§ **Prompt**
Set down the lines from the one containing "Continue the three.js" to the one containing "rng.random() < 0.7", both lines included, exactly as they stand and with no other lines.

§ **Source data**
———

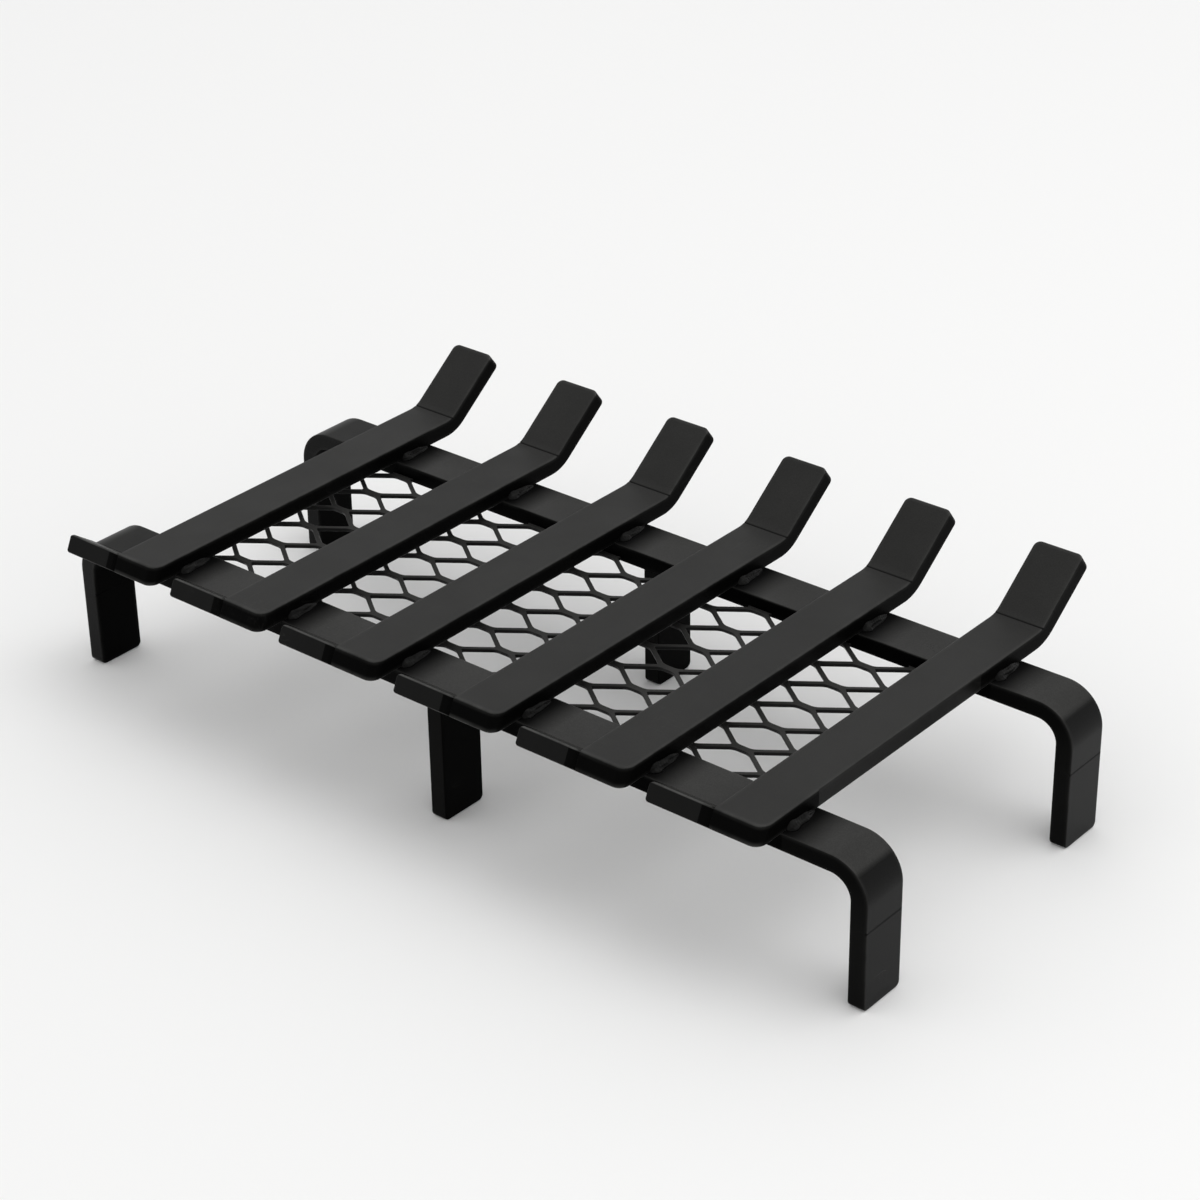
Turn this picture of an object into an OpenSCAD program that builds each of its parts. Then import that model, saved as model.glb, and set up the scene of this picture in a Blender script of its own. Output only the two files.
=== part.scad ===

———

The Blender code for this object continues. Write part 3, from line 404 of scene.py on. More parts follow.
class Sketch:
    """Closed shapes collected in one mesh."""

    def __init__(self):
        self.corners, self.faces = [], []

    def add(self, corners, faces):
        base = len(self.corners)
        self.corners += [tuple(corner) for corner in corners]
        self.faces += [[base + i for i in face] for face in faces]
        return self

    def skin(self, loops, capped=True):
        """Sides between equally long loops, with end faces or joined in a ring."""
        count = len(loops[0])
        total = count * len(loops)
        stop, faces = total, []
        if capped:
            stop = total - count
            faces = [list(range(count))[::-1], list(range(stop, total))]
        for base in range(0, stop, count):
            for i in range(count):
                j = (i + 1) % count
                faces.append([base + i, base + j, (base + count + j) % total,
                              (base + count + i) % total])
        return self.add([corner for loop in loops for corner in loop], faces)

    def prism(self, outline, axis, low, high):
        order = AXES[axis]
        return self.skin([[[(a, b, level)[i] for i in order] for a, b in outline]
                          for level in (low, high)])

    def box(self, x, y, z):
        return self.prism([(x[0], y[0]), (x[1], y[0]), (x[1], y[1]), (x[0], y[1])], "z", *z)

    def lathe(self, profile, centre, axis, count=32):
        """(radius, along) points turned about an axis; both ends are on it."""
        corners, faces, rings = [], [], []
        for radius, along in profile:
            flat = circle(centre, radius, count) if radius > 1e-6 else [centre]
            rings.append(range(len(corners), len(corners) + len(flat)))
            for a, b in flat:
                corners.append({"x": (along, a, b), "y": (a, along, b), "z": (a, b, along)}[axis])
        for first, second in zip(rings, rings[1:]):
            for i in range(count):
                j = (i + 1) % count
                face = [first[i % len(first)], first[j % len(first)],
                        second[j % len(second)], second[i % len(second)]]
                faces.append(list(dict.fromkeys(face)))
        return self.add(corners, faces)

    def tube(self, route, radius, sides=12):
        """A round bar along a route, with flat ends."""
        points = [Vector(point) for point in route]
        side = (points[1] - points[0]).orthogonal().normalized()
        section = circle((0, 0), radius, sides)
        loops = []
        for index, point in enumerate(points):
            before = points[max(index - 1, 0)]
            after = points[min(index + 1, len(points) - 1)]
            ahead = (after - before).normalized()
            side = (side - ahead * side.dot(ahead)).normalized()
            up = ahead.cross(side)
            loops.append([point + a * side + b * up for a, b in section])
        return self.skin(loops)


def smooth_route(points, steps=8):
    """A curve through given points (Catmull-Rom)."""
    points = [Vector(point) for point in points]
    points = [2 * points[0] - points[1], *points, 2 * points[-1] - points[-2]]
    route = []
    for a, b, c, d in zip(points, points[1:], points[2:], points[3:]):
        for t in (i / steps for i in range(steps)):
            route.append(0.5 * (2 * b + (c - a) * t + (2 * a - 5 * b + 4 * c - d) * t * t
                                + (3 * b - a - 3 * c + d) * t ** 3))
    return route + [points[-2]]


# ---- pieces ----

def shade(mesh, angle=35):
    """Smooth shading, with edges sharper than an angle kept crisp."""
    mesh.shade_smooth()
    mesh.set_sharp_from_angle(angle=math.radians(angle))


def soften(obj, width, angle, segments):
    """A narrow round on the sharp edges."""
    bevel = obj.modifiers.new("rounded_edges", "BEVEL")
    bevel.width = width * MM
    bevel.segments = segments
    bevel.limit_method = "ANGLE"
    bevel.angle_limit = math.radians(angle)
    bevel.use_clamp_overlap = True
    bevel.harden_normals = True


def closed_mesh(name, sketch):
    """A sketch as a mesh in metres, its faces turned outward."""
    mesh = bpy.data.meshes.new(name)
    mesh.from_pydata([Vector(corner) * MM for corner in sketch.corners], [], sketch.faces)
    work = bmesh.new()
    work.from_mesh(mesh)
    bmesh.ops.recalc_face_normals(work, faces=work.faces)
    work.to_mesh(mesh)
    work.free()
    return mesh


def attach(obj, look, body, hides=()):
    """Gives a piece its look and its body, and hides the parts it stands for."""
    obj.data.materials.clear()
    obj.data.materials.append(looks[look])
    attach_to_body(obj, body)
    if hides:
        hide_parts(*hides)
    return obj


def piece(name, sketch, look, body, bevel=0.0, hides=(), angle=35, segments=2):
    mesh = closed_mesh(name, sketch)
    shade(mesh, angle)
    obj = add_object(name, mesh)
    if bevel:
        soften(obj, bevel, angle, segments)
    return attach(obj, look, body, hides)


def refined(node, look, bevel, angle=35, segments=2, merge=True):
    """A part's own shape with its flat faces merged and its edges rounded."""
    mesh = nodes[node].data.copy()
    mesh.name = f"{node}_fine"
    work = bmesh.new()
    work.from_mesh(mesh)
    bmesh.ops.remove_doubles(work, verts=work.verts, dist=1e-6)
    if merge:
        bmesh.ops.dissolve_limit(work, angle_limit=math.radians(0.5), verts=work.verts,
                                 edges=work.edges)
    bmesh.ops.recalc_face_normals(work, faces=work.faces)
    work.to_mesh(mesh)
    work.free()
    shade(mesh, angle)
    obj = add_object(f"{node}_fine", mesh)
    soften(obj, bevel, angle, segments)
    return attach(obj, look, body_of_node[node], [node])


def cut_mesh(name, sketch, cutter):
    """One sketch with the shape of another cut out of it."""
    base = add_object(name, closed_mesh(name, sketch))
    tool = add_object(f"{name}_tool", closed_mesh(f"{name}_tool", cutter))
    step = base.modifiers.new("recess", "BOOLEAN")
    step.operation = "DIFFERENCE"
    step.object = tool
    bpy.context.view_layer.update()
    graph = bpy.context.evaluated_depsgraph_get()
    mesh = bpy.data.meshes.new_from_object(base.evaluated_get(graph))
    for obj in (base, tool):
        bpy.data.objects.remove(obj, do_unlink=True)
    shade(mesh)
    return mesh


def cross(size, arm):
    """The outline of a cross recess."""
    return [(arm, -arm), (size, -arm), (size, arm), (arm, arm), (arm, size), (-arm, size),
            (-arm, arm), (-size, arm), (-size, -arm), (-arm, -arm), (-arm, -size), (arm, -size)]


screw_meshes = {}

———

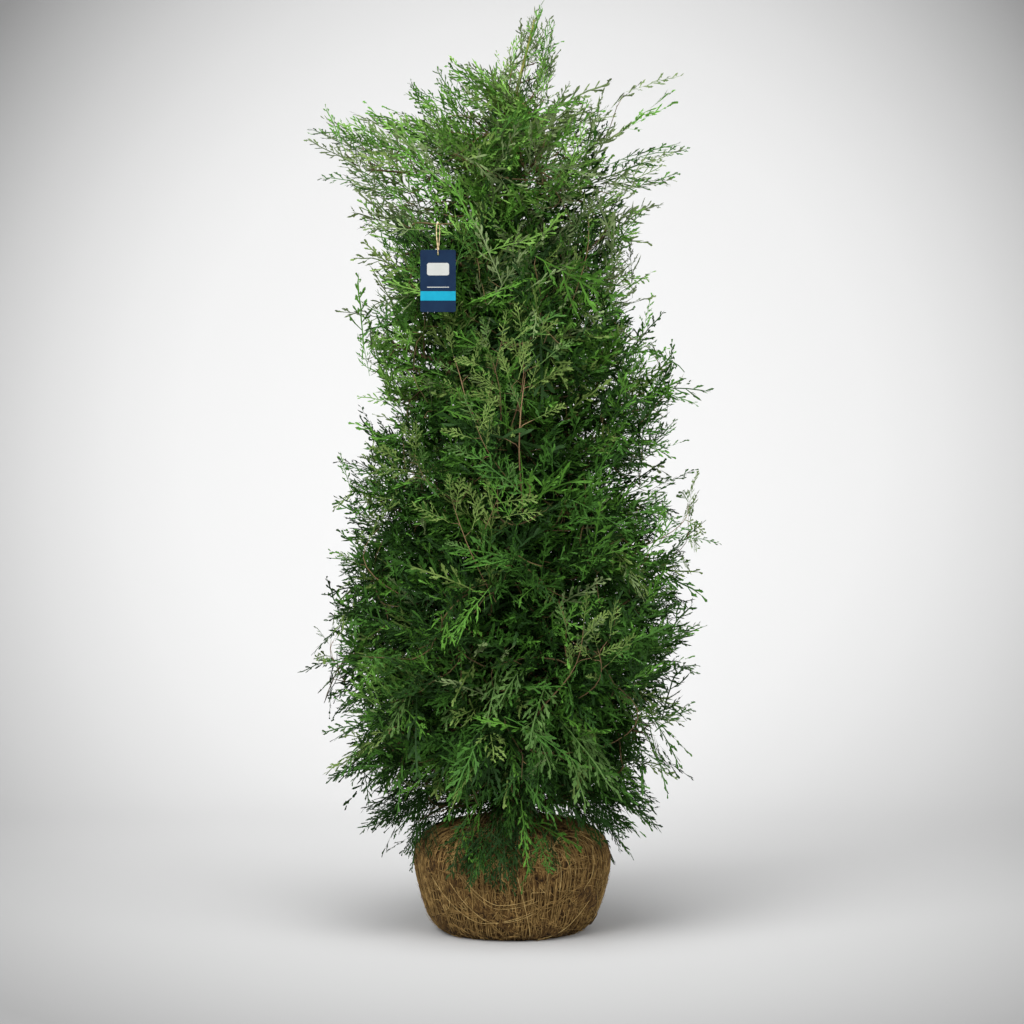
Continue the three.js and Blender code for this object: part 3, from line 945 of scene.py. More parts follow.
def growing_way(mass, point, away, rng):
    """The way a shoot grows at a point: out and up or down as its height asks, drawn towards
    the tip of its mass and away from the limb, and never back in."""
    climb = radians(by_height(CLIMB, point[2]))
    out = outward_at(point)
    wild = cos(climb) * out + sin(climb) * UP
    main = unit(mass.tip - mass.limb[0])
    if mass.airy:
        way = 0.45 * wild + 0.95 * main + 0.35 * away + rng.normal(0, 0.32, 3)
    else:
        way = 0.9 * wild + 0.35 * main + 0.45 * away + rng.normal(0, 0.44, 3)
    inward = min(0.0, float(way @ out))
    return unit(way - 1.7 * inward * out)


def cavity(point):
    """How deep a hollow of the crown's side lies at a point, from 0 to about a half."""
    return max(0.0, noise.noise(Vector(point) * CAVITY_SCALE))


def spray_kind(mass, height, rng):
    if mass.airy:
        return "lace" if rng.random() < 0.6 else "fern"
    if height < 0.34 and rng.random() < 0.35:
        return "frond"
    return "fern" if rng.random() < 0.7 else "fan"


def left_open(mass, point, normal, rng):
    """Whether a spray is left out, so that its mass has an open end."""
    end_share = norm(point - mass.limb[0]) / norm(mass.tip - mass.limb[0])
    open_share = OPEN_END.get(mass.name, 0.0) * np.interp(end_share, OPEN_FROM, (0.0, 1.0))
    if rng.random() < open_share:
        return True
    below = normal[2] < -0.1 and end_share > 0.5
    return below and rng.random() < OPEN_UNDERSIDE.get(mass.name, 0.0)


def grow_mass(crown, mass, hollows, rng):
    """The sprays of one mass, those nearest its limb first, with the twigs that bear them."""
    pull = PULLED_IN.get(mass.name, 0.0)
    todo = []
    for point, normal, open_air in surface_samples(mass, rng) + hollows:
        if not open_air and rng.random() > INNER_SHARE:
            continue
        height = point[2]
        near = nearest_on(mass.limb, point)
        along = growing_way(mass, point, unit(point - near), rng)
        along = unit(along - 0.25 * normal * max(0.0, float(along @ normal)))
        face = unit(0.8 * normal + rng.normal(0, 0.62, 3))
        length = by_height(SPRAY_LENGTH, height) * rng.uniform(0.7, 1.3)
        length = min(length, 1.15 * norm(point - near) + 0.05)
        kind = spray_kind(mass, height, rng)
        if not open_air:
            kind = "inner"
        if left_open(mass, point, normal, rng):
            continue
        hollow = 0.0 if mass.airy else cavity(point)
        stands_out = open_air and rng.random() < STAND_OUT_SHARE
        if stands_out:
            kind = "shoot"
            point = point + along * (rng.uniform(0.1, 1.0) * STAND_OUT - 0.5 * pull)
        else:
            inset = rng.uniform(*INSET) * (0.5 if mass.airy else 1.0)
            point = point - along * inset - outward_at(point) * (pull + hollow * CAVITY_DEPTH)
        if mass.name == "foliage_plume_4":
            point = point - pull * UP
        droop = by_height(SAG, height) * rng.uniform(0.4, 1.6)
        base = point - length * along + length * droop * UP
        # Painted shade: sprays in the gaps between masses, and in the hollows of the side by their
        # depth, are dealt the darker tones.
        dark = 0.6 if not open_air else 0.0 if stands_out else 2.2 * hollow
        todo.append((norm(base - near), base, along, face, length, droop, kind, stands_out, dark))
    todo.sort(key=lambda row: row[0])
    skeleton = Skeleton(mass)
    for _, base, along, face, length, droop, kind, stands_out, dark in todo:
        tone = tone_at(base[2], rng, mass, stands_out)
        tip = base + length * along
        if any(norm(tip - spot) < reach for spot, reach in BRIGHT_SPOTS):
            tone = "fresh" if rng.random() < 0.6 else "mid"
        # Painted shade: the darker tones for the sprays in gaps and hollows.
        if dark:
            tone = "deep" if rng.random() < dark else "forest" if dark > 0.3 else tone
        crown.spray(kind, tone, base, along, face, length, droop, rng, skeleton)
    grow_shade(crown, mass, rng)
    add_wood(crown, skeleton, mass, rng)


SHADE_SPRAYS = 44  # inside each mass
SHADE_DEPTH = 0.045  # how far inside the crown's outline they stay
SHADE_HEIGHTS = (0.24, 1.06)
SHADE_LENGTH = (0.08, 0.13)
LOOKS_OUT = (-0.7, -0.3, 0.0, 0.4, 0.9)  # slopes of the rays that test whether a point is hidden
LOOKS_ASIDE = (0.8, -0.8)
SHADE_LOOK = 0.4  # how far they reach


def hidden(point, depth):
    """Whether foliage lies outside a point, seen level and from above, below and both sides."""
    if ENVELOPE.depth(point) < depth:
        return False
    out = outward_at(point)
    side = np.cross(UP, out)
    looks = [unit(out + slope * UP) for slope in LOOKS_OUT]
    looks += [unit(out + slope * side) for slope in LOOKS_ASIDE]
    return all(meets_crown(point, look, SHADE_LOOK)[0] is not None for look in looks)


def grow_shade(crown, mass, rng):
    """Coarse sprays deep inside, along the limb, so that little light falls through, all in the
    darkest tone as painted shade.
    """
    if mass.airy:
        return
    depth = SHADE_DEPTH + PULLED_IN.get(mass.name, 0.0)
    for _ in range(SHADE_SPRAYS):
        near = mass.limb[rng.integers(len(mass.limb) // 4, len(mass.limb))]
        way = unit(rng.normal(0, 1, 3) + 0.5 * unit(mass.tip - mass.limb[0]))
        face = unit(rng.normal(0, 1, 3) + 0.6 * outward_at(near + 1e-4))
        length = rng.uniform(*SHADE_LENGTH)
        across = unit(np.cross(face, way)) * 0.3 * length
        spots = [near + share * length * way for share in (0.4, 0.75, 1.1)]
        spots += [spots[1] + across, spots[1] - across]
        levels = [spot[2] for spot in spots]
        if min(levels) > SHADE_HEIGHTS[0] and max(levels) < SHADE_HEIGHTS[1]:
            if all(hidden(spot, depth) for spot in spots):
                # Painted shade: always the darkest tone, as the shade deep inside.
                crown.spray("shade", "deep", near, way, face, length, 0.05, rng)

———

§ **Final result**
Continue the three.js and Blender code for this object: part 3, from line 945 of scene.py. More parts follow.
def growing_way(mass, point, away, rng):
    """The way a shoot grows at a point: out and up or down as its height asks, drawn towards
    the tip of its mass and away from the limb, and never back in."""
    climb = radians(by_height(CLIMB, point[2]))
    out = outward_at(point)
    wild = cos(climb) * out + sin(climb) * UP
    main = unit(mass.tip - mass.limb[0])
    if mass.airy:
        way = 0.45 * wild + 0.95 * main + 0.35 * away + rng.normal(0, 0.32, 3)
    else:
        way = 0.9 * wild + 0.35 * main + 0.45 * away + rng.normal(0, 0.44, 3)
    inward = min(0.0, float(way @ out))
    return unit(way - 1.7 * inward * out)


def cavity(point):
    """How deep a hollow of the crown's side lies at a point, from 0 to about a half."""
    return max(0.0, noise.noise(Vector(point) * CAVITY_SCALE))


def spray_kind(mass, height, rng):
    if mass.airy:
        return "lace" if rng.random() < 0.6 else "fern"
    if height < 0.34 and rng.random() < 0.35:
        return "frond"
    return "fern" if rng.random() < 0.7 else "fan"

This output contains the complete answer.